Game-Theoretic Optimal Fixed-Time Adaptive Control for Fuzzy Mechanical Systems With Prescribed Performance

An optimal prescribed performance control with fixed-time for fuzzy mechanical systems is explored. Specifically, a novel bounded performance function is proposed, which preassigns the convergence time, transient convergence trend (dynamic, variable and gentle initial stage) and steady-state tracking accuracy. More possibilities for transient performance of fuzzy systems are developed. Then, fuzzy set theory is introduced to describe system uncertainties.
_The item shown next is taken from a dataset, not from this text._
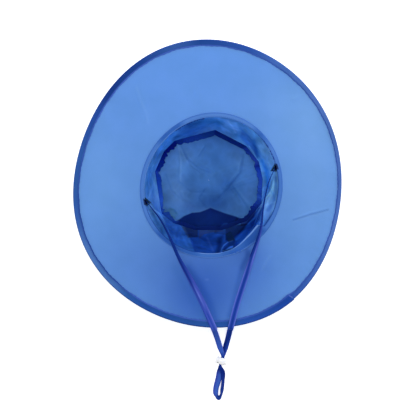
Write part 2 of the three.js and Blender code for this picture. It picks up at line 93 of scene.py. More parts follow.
# angle, half size round the hat, height, half size up the wall, depth
DENTS = (
    (256, 17, 0.036, 0.026, 0.006),
    (283, 12, 0.030, 0.024, -0.003),
    (112, 24, 0.016, 0.018, 0.004),
    (40, 20, 0.042, 0.032, 0.005),
    (163, 16, 0.050, 0.034, 0.004),
)
# from, lip and to angle, depth
SLITS = ((192.8, 197.1, 198.6, 0.0058), (16.7, 12.6, 11.2, 0.0058))
# row of the wall, left and right edge of the flap in degrees
FLAP_ROWS = (
    (0.35, 277.8, 290), (1, 279, 290.6), (2, 281, 291), (3, 283.5, 291.4), (4, 285.5, 292), (5, 286.5, 293),
    (6, 287, 293.5), (7, 287, 293.5), (8, 287, 293.5),
)
FLAP_STAND_OFF = 0.00195

# Chin strap: x, y, z, heading and roll in degrees, width
STRAP_ROUTE = (
    (-0.0873, -0.0243, 0.0904, -55, 88, 0.008),
    (-0.0698, -0.047, 0.091, -56, 77, 0.008),
    (-0.0572, -0.0684, 0.101, -60.5, 68, 0.008),
    (-0.0429, -0.1009, 0.0995, -65, 54, 0.008),
    (-0.0272, -0.1296, 0.0998, -63.5, 24, 0.008),
    (-0.011, -0.1616, 0.0998, -64, 2, 0.008),
    (0.0003, -0.1864, 0.1026, -67, 0, 0.008),
    (0.0031, -0.1927, 0.1022, -72, 0, 0.008),
    (0.0041, -0.1954, 0.099, -76, 0, 0.008),
    (0.004, -0.1962, 0.09, -78, 0, 0.008),
    (0.0014, -0.2025, 0.01, -74, 0, 0.008),
    (0.0068, -0.217, 0.0015, -70, 0, 0.008),
    (0.0126, -0.235, 0.0026, -74, 0, 0.0078),
    (0.01675, -0.24828, 0.00625, -110, 0, 0.0046),
    (0.0128, -0.2606, 0.00625, -110, 0, 0.0036),
    (0.0164, -0.27, 0.0047, -86, -8, 0.0066),
    (0.017, -0.282, 0.004, -96, -56, 0.008),
    (0.0154, -0.2965, 0.0039, -96, -52, 0.008),
    (0.0148, -0.3013, 0.004, -83, -60, 0.0076),
    (0.0131, -0.3055, 0.0031, -155, -55, 0.0059),
    (0.0107, -0.3086, 0.0027, -190, -30, 0.008),
    (0.0079, -0.3055, 0.0029, -237, -40, 0.0069),
    (0.0063, -0.3019, 0.0023, -270, -24, 0.008),
    (0.0068, -0.294, 0.0017, -282, -12, 0.0082),
    (0.0106, -0.28, 0.0017, -284, -8, 0.0092),
    (0.0122, -0.2705, 0.0022, -283, -2, 0.009),
    (0.0128, -0.2606, 0.00455, -290, 0, 0.0036),
    (0.01648, -0.24903, 0.00455, -290, 0, 0.0046),
    (0.0204, -0.236, 0.0014, -285, 0, 0.0078),
    (0.0249, -0.219, 0.0013, -282, 0, 0.008),
    (0.0279, -0.203, 0.011, -281, 0, 0.008),
    (0.0253, -0.1962, 0.092, -283, 0, 0.0074),
    (0.0254, -0.1938, 0.101, -284, 0, 0.0078),
    (0.0272, -0.1864, 0.1015, -285, 0, 0.008),
    (0.034, -0.1615, 0.0978, -286.5, 2, 0.008),
    (0.0522, -0.105, 0.0982, -288, 24, 0.008),
    (0.0651, -0.0636, 0.1013, -283.5, 64, 0.008),
    (0.0698, -0.03, 0.092, -277, 77, 0.008),
    (0.0768, 0.001, 0.0904, -287, 84, 0.008),
    (0.0851, 0.0205, 0.0904, -294, 88, 0.008),
)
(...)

A fuzzy mechanical system with prescribed performance is constructed in the homeomorphism mapping space. An adaptive control method with finite-time stability is proposed. Thus, the preassigned performance is met through a two-layer collaborative convergence characteristic, rather than relying solely on performance constraint. High-order adaptive laws reduce control costs and avoid overcompensation. Control design is always deterministic rather than based on fuzzy rules. A more effective way is reflected in fuzzy-based optimization. Based on fuzzy sets to measure uncertainty, a cooperative game optimization strategy is designed to obtain the optimal decision for multiple objectives and control parameters. The best combination of performance and cost is solved. The effectiveness of the proposed method is verified via the steer-by-wire system.